Fortune's AI reporter Sharon Goldman has published an analysis arguing that the biggest challenge in AI-assisted development is no longer writing code — it is verifying it. With 77% of businesses already using or piloting AI in operations and tools like Claude Code capable of generating entire applications from natural language descriptions, the bottleneck has shifted from production to trust. As Qodo CEO Itamar Friedman puts it: 'AI is not enough when talking about real-world software quality.'
Qodo, an AI code review startup working with clients including Walmart, Nvidia, Ford, and Texas Instruments, has raised $70 million in Series B funding to build what it calls the governance layer for AI-generated code. The company's approach analyses organisational code patterns to establish automated rules — what Friedman describes as 'official wisdom' — ensuring that AI-generated code meets internal standards, security requirements, and compliance policies before it reaches production.

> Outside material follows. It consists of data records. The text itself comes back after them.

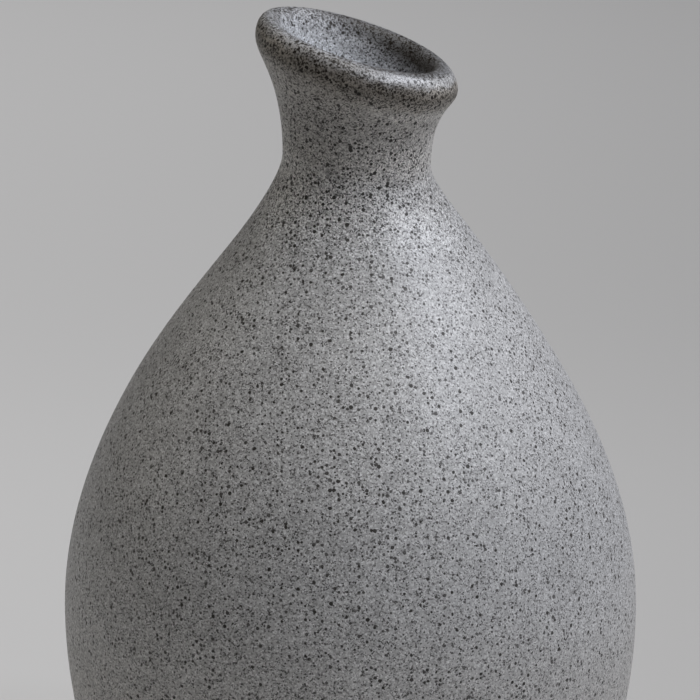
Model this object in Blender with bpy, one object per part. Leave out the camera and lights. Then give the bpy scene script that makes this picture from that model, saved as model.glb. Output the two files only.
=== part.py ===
"""Ceramic bud vase: a thrown stoneware body whose neck leans to one side, the glaze coat that
covers it outside, the liner glaze inside it and the pads under its foot ring.

Metres, +Z up. The origin is the centre of the base, level with the undersides of the pads.
The body is turned about Z first. Above the shoulder it is then leaned towards +X, so that the
mouth's high side is at -X and its low side at +X.
"""

import math

import bmesh
import bpy
from mathutils import Vector

MM = 0.001

# Glazed outside, from the glaze line above the foot to the crest of the lip
GLAZE_LINE_RADIUS = 38.0 * MM
GLAZE_LINE_HEIGHT = 6.5 * MM
BELLY_RADIUS = 61.5 * MM
BELLY_HEIGHT = 70.0 * MM
NECK_RADIUS = 15.6 * MM
NECK_HEIGHT = 169.3 * MM
LIP_RADIUS = 21.2 * MM
LIP_HEIGHT = 190.2 * MM
LIP_ROUND_WIDTH = 3.5 * MM
LIP_ROUND_HEIGHT = 4.8 * MM
CREST_RADIUS = LIP_RADIUS - LIP_ROUND_WIDTH
CREST_HEIGHT = LIP_HEIGHT + LIP_ROUND_HEIGHT

# Glazed inside, from the crest of the lip to the middle of the floor
THROAT_RADIUS = 11.7 * MM
THROAT_HEIGHT = 168.4 * MM
WALL_AT_BELLY = 5.0 * MM
FLOOR_HEIGHT = 9.0 * MM
FLOOR_FLAT_RADIUS = 27.0 * MM

# Coats: each glaze is a thin skin that stands clear of the clay and of the other glaze
GLAZE_THICKNESS = 0.4 * MM
COAT_GAP = 0.3 * MM
CLAY_INSET = GLAZE_THICKNESS + COAT_GAP

# Foot ring, and the pads that hold it off the table
FOOT_RADIUS = 36.5 * MM
FOOT_INNER_RADIUS = 26.0 * MM
FOOT_EDGE = 0.8 * MM
FOOT_WALL_HEIGHT = 4.4 * MM
RECESS_HEIGHT = 4.2 * MM
RECESS_CORNER = 2.0 * MM
PAD_RADIUS = 4.0 * MM
PAD_THICKNESS = 1.0 * MM
PAD_EDGE = 0.15 * MM
PAD_COUNT = 4
PAD_FIRST_ANGLE = math.radians(45)
FOOT_UNDERSIDE = PAD_THICKNESS + COAT_GAP

# Lean: the slope of the mouth grows from the shoulder up, and the neck's axis moves to +X
LEAN_SLOPE = 0.34
LEAN_START = 149.8 * MM
LEAN_END = 205.5 * MM
NECK_OFFSET = 1.3 * MM
OFFSET_START = NECK_HEIGHT - 50.0 * MM
OFFSET_END = NECK_HEIGHT - 10.0 * MM

SEGMENTS = 36
PAD_SEGMENTS = 24
WELD_DISTANCE = 0.001 * MM


def smoothstep(amount):
    """Ease from 0 to 1 as the amount goes from 0 to 1, level outside that range."""
    amount = min(max(amount, 0.0), 1.0)
    return amount * amount * (3 - 2 * amount)


def lean(point):
    """Carry a point of the straight turned vase to its place on the leaning one."""
    slope = LEAN_SLOPE * smoothstep((point.z - LEAN_START) / (LEAN_END - LEAN_START))
    offset = NECK_OFFSET * smoothstep((point.z - OFFSET_START) / (OFFSET_END - OFFSET_START))
    return Vector((point.x + offset, point.y, point.z - slope * point.x))


def curve(start, start_handle, end_handle, end, steps):
    """Points of a cubic curve, as (radius, height), without its last point."""
    points = []
    for step in range(steps):
        t = step / steps
        weights = ((1 - t) ** 3, 3 * t * (1 - t) ** 2, 3 * t * t * (1 - t), t**3)
        corners = (start, start_handle, end_handle, end)
        radius = sum(weight * corner[0] for weight, corner in zip(weights, corners))
        height = sum(weight * corner[1] for weight, corner in zip(weights, corners))
        points.append((radius, height))
    return points


def quarter_round(centre, width, height, steps):
    """Points of a quarter ellipse from its outermost point to its top, without the last."""
    angles = [step / steps * math.pi / 2 for step in range(steps)]
    return [
        (centre[0] + width * math.cos(angle), centre[1] + height * math.sin(angle))
        for angle in angles
    ]


def outside_line():
    """The glazed outside, from the glaze line up to the outer side of the lip's crest."""
    belly = (BELLY_RADIUS, BELLY_HEIGHT)
    neck = (NECK_RADIUS, NECK_HEIGHT)
    lip = (LIP_RADIUS, LIP_HEIGHT)
    lower = curve(
        (GLAZE_LINE_RADIUS, GLAZE_LINE_HEIGHT),
        (GLAZE_LINE_RADIUS + 12 * MM, GLAZE_LINE_HEIGHT + 9.5 * MM),
        (BELLY_RADIUS, BELLY_HEIGHT - 30.2 * MM),
        belly,
        steps=7,
    )
    shoulder = curve(
        belly,
        (BELLY_RADIUS, BELLY_HEIGHT + 48.3 * MM),
        (NECK_RADIUS, NECK_HEIGHT - 12.2 * MM),
        neck,
        steps=15,
    )
    flare = curve(
        neck,
        (NECK_RADIUS, NECK_HEIGHT + 14.5 * MM),
        (LIP_RADIUS, LIP_HEIGHT - 3.3 * MM),
        lip,
        steps=7,
    )
    lip_round = quarter_round(
        (CREST_RADIUS, LIP_HEIGHT), LIP_ROUND_WIDTH, LIP_ROUND_HEIGHT, steps=4
    )
    return lower + shoulder + flare + lip_round


def mouth_line():
    """The glazed funnel of the mouth, from the lip's crest down to the throat."""
    throat = (THROAT_RADIUS, THROAT_HEIGHT)
    funnel = curve(
        (CREST_RADIUS, CREST_HEIGHT),
        (CREST_RADIUS - 3 * MM, CREST_HEIGHT),
        (THROAT_RADIUS, THROAT_HEIGHT + 16 * MM),
        throat,
        steps=7,
    )
    return funnel + [throat]


def inside_line():
    """The glazed inside, from the throat down to the middle of the floor."""
    belly = (BELLY_RADIUS - WALL_AT_BELLY, BELLY_HEIGHT)
    floor_edge = (FLOOR_FLAT_RADIUS, FLOOR_HEIGHT)
    shoulder = curve(
        (THROAT_RADIUS, THROAT_HEIGHT),
        (THROAT_RADIUS, THROAT_HEIGHT - 14.7 * MM),
        (belly[0], BELLY_HEIGHT + 46 * MM),
        belly,
        steps=11,
    )
    bowl = curve(
        belly,
        (belly[0], BELLY_HEIGHT - 33 * MM),
        (FLOOR_FLAT_RADIUS + 16 * MM, FLOOR_HEIGHT),
        floor_edge,
        steps=7,
    )
    return shoulder + bowl + [floor_edge, (0.0, FLOOR_HEIGHT)]


def inset(line, distance):
    """Move a line to its own left by a distance, with every stretch kept parallel.

    Each line here runs up the outside and down the inside, so its left is into the clay.
    """
    normals = []
    for (radius, height), (next_radius, next_height) in zip(line, line[1:]):
        length = math.hypot(next_radius - radius, next_height - height)
        normals.append(((height - next_height) / length, (next_radius - radius) / length))
    before = normals[:1] + normals
    after = normals + normals[-1:]
    moved = []
    for (radius, height), one, two in zip(line, before, after):
        share = distance / (1 + one[0] * two[0] + one[1] * two[1])
        moved.append((radius + share * (one[0] + two[0]), height + share * (one[1] + two[1])))
    return moved


def turned_body(name, outline):
    """Spin a half outline about Z and lean it. An outline that ends on the axis stays open."""
    ends_on_axis = outline[0][0] == 0 and outline[-1][0] == 0
    turned = bmesh.new()
    corners = [turned.verts.new((radius, 0.0, height)) for radius, height in outline]
    edges = [turned.edges.new(pair) for pair in zip(corners, corners[1:])]
    if not ends_on_axis:
        edges.append(turned.edges.new((corners[-1], corners[0])))
    bmesh.ops.spin(
        turned,
        geom=corners + edges,
        cent=(0, 0, 0),
        axis=(0, 0, 1),
        angle=2 * math.pi,
        steps=SEGMENTS,
        use_merge=True,
    )
    bmesh.ops.remove_doubles(turned, verts=turned.verts[:], dist=WELD_DISTANCE)
    for vertex in turned.verts:
        vertex.co = lean(vertex.co)
    bmesh.ops.recalc_face_normals(turned, faces=turned.faces[:])
    mesh = bpy.data.meshes.new(name)
    turned.to_mesh(mesh)
    turned.free()
    mesh.shade_smooth()
    mesh.set_sharp_from_angle(angle=math.radians(40))
    return mesh


def material(name, colour, roughness):
    """A Principled material with one colour and roughness."""
    made = bpy.data.materials.new(name)
    made.use_nodes = True
    shader = made.node_tree.nodes["Principled BSDF"]
    shader.inputs["Base Color"].default_value = (*colour, 1.0)
    shader.inputs["Roughness"].default_value = roughness
    shader.inputs["Metallic"].default_value = 0.0
    made.diffuse_color = (*colour, 1.0)
    return made


def bare_clay():
    """Fired stoneware, bare at the foot."""
    return material("bare_clay", (0.55, 0.50, 0.44), 0.85)


def speckled_glaze():
    """Grey satin glaze of the outside, the lip and the mouth."""
    return material("speckled_glaze", (0.36, 0.36, 0.36), 0.42)


def liner_glaze():
    """Thinner, paler glaze that makes the inside hold water."""
    return material("liner_glaze", (0.44, 0.43, 0.42), 0.35)


def pad_felt():
    """Dark felt of the pads."""
    return material("pad_felt", (0.10, 0.10, 0.10), 0.95)


def place(name, mesh, look, holder, location=(0, 0, 0)):
    """Put a mesh into the scene as one named piece under the vase's empty."""
    piece = bpy.data.objects.new(name, mesh)
    mesh.materials.append(look)
    piece.location = location
    piece.parent = holder
    bpy.context.scene.collection.objects.link(piece)
    return piece


def foot_line():
    """The bare clay under the vase, from the middle of the recess to the glaze line."""
    return [
        (0.0, RECESS_HEIGHT),
        (FOOT_INNER_RADIUS - RECESS_CORNER, RECESS_HEIGHT),
        (FOOT_INNER_RADIUS, RECESS_HEIGHT - RECESS_CORNER),
        (FOOT_INNER_RADIUS + FOOT_EDGE, FOOT_UNDERSIDE),
        (FOOT_RADIUS - FOOT_EDGE, FOOT_UNDERSIDE),
        (FOOT_RADIUS, FOOT_UNDERSIDE + FOOT_EDGE),
        (FOOT_RADIUS, FOOT_WALL_HEIGHT),
    ]


def clay_body(holder):
    """The fired clay: foot ring, body, leaning neck and thick round lip, in one piece."""
    skin = outside_line() + mouth_line()[:-1] + inside_line()
    outline = foot_line() + inset(skin, CLAY_INSET)
    return place("clay_body", turned_body("clay_body", outline), bare_clay(), holder)


def outer_glaze(holder):
    """The coat from the glaze line up the outside, over the lip and down to the throat."""
    skin = outside_line() + mouth_line()
    outline = skin + inset(skin, GLAZE_THICKNESS)[::-1]
    return place("outer_glaze", turned_body("outer_glaze", outline), speckled_glaze(), holder)


def inner_glaze(holder):
    """The liner, poured in: from just under the throat down the inside and over the floor."""
    skin = inside_line()
    skin[0] = (THROAT_RADIUS, THROAT_HEIGHT - COAT_GAP)
    outline = skin + inset(skin, GLAZE_THICKNESS)[::-1]
    return place("inner_glaze", turned_body("inner_glaze", outline), liner_glaze(), holder)


def foot_pads(holder):
    """Round pads, evenly spaced under the middle of the foot ring."""
    felt = pad_felt()
    ring_middle = (FOOT_RADIUS + FOOT_INNER_RADIUS) / 2
    for number in range(PAD_COUNT):
        name = f"foot_pad_{number + 1}"
        disc = bmesh.new()
        bmesh.ops.create_cone(
            disc,
            cap_ends=True,
            segments=PAD_SEGMENTS,
            radius1=PAD_RADIUS,
            radius2=PAD_RADIUS,
            depth=PAD_THICKNESS,
        )
        mesh = bpy.data.meshes.new(name)
        disc.to_mesh(mesh)
        disc.free()
        mesh.shade_smooth()
        mesh.set_sharp_from_angle(angle=math.radians(40))
        angle = PAD_FIRST_ANGLE + 2 * math.pi * number / PAD_COUNT
        location = (
            ring_middle * math.cos(angle),
            ring_middle * math.sin(angle),
            PAD_THICKNESS / 2,
        )
        pad = place(name, mesh, felt, holder, location)
        edge = pad.modifiers.new("cut_edge", "BEVEL")
        edge.width = PAD_EDGE
        edge.segments = 1


def main():
    for old in list(bpy.data.objects):
        bpy.data.objects.remove(old)
    holder = bpy.data.objects.new("vase", None)
    bpy.context.scene.collection.objects.link(holder)
    clay_body(holder)
    outer_glaze(holder)
    inner_glaze(holder)
    foot_pads(holder)
    bpy.context.view_layer.update()


main()
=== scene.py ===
"""The looks of the ceramic bud vase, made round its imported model.

Metres, +Z up, in the row frame. Every outline is turned about Z and then leaned towards +X
above the shoulder, as the part's own solids are. The sizes that the frame's boxes give are read
from them, and the others repeat the part's driving dimensions.
"""

import math

import bpy
import numpy as np
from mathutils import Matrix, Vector


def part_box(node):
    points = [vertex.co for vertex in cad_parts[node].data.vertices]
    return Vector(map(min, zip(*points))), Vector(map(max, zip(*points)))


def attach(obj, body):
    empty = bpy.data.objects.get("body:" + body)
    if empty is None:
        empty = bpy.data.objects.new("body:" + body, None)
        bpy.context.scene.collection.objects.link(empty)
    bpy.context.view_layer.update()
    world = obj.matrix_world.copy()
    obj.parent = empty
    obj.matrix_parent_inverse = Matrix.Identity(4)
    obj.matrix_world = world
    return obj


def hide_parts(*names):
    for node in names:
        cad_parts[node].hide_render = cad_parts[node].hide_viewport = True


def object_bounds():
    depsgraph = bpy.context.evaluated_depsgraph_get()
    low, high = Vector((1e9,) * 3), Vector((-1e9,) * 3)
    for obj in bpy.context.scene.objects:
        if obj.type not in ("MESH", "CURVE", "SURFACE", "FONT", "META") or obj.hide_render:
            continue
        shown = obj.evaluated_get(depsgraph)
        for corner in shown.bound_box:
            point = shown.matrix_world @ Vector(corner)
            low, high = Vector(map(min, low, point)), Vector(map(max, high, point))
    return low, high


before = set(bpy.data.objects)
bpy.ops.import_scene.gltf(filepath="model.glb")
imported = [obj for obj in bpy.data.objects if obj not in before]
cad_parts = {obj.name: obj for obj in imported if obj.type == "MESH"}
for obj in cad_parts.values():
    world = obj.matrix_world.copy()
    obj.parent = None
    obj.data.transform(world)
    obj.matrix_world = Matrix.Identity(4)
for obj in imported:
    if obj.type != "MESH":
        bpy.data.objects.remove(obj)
CAD_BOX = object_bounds()

MM = 0.001

# Sizes from the frame
GLAZE_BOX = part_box("outer_glaze")
BELLY_RADIUS = GLAZE_BOX[1].y
GLAZE_LINE_HEIGHT = GLAZE_BOX[0].z
FOOT_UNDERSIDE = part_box("clay_body")[0].z

# Outline of the glazed outside, as (radius, height)
GLAZE_LINE = (38.0 * MM, GLAZE_LINE_HEIGHT)
BELLY = (BELLY_RADIUS, 70.0 * MM)
NECK = (15.6 * MM, 169.3 * MM)
LIP = (21.2 * MM, 190.2 * MM)
LIP_ROUND_WIDTH = 3.5 * MM
LIP_ROUND_HEIGHT = 4.8 * MM
CREST = (LIP[0] - LIP_ROUND_WIDTH, LIP[1] + LIP_ROUND_HEIGHT)

# Outline of the mouth and the inside
THROAT = (11.7 * MM, 168.4 * MM)
INSIDE_BELLY = (BELLY_RADIUS - 5.0 * MM, BELLY[1])
FLOOR_EDGE = (27.0 * MM, 9.0 * MM)

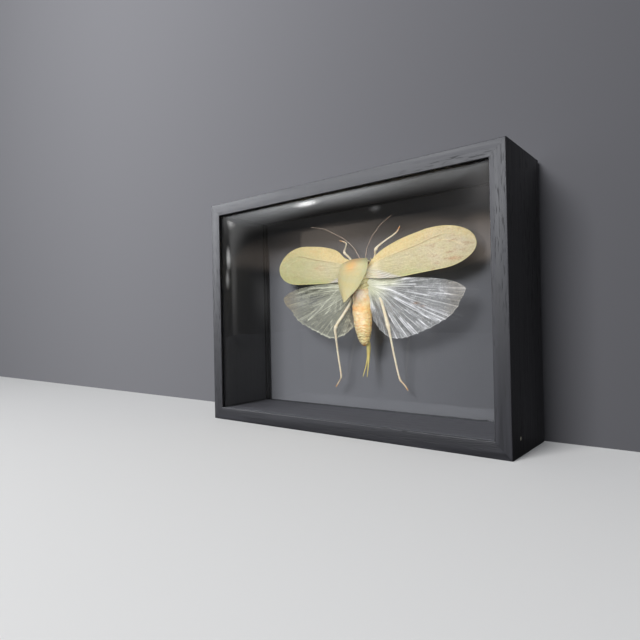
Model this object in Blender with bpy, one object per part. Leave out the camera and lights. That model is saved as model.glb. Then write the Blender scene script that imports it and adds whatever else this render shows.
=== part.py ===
"""A winged insect, spread and mounted in a black wooden case with a domed front pane.

Metres, +Z up. The origin is the centre of the case's bottom face, +X runs to the
right along the front, and +Y runs from the front face to the back. Sizes below are
in millimetres and become metres in the function metres.

The case is four mitred rails, grooved for a domed clear front pane and a flat clear
back pane. The insect is built in a frame of its own, an empty on the front surface
of the back pane: x to the right, lift towards the viewer, z up from the wing roots.
"""

import math

import bmesh
import bpy
from mathutils import Vector

# case
CASE_WIDTH = 250.0
CASE_HEIGHT = 180.0
CASE_DEPTH = 60.0
RAIL_THICKNESS = 10.0
ARRIS = 0.5
GAP = 0.3

# panes, with the grooves that hold them
PANE_THICKNESS = 2.0
GROOVE_DEPTH = 3.0
FRONT_LIP = 1.5
BACK_LIP = 4.7
DOME_FLAT_BORDER = 0.5
DOME_EDGE_RADIUS = 3.0
DOME_CORNER_RADIUS = 30.0
DOME_MARGIN = 24.0
DOME_RISE = 2.6
DOME_CROWN = 0.6

# nail at the bottom corner of the right rail
NAIL_HEAD_RADIUS = 1.25
NAIL_HEAD_THICKNESS = 0.6
NAIL_SHANK_RADIUS = 0.6
NAIL_LENGTH = 7.0
NAIL_FROM_FRONT = 14.5
NAIL_HEIGHT = 10.2

# insect, all measured in its own frame
WING_ROOT_HEIGHT = 110.0
FOREWING_ROOT = (6.7, 9.5)
WING_THICKNESS = 0.5
HINDWING_ROOT = (6.9, 0.5)
HINDWING_ROOT_RADIUS = 1.6
PLEATS = 17
PLEAT_DEPTH = 0.55
HOOD_THICKNESS = 0.9

SIDES = {"left": -1.0, "right": 1.0}


# ---------------------------------------------------------------- helpers


def metres(x, y, z):
    """A place in millimetres as a vector in metres."""
    return Vector((x, y, z)) * 0.001


def lifted(x, lift, z):
    """A place in the insect's frame: lift is the height above the back pane."""
    return metres(x, -lift, z)


def linear(channel):
    """One sRGB channel, 0 to 255, as the linear value that a shader takes."""
    value = channel / 255.0
    return value / 12.92 if value <= 0.04045 else ((value + 0.055) / 1.055) ** 2.4


def make_material(name, rgb, roughness, metallic=0.0, transmission=0.0):
    """A Principled material from an sRGB colour."""
    material = bpy.data.materials.new(name)
    material.use_nodes = True
    shader = material.node_tree.nodes["Principled BSDF"]
    shader.inputs["Base Color"].default_value = (*(linear(c) for c in rgb), 1.0)
    shader.inputs["Roughness"].default_value = roughness
    shader.inputs["Metallic"].default_value = metallic
    shader.inputs["Transmission Weight"].default_value = transmission
    return material


def make_object(name, points, faces, material, parent=None, crease=40.0):
    """A closed mesh object with its faces turned outwards."""
    mesh = bpy.data.meshes.new(name)
    form = bmesh.new()
    corners = [form.verts.new(point) for point in points]
    for face in faces:
        form.faces.new([corners[i] for i in face])
    bmesh.ops.recalc_face_normals(form, faces=form.faces)
    form.to_mesh(mesh)
    form.free()
    mesh.shade_smooth()
    mesh.set_sharp_from_angle(angle=math.radians(crease))
    mesh.materials.append(material)
    piece = bpy.data.objects.new(name, mesh)
    bpy.context.scene.collection.objects.link(piece)
    piece.parent = parent
    return piece


def loft(rings):
    """Points and faces of a solid through closed rings, capped at both ends."""
    count = len(rings[0])
    points = [point for ring in rings for point in ring]
    faces = []
    for row in range(len(rings) - 1):
        for i in range(count):
            j = (i + 1) % count
            faces.append((row * count + i, row * count + j, (row + 1) * count + j, (row + 1) * count + i))
    faces.append(tuple(range(count)))
    faces.append(tuple(range((len(rings) - 1) * count, len(rings) * count)))
    return points, faces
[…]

The timing is pointed. Fortune notes that Claude Code's source code was leaked due to a packaging error just days earlier, and that Boris Cherny — who created Claude Code — had boasted that the tool's latest version was entirely written by Claude Code itself. The article highlights a growing paradox: AI tools are powerful enough to write all the code, but enterprises cannot deploy that code without human or automated verification at scale. With millions of code changes flowing through large organisations annually, manual review is no longer feasible.
For context engineers, this story captures a fundamental shift in what it means to be a developer in 2026. The value is moving from code generation to code governance — understanding what AI produces, ensuring it meets quality standards, and building the verification infrastructure that lets organisations trust AI-generated software at scale. Teams that master this verification layer will have a significant competitive advantage.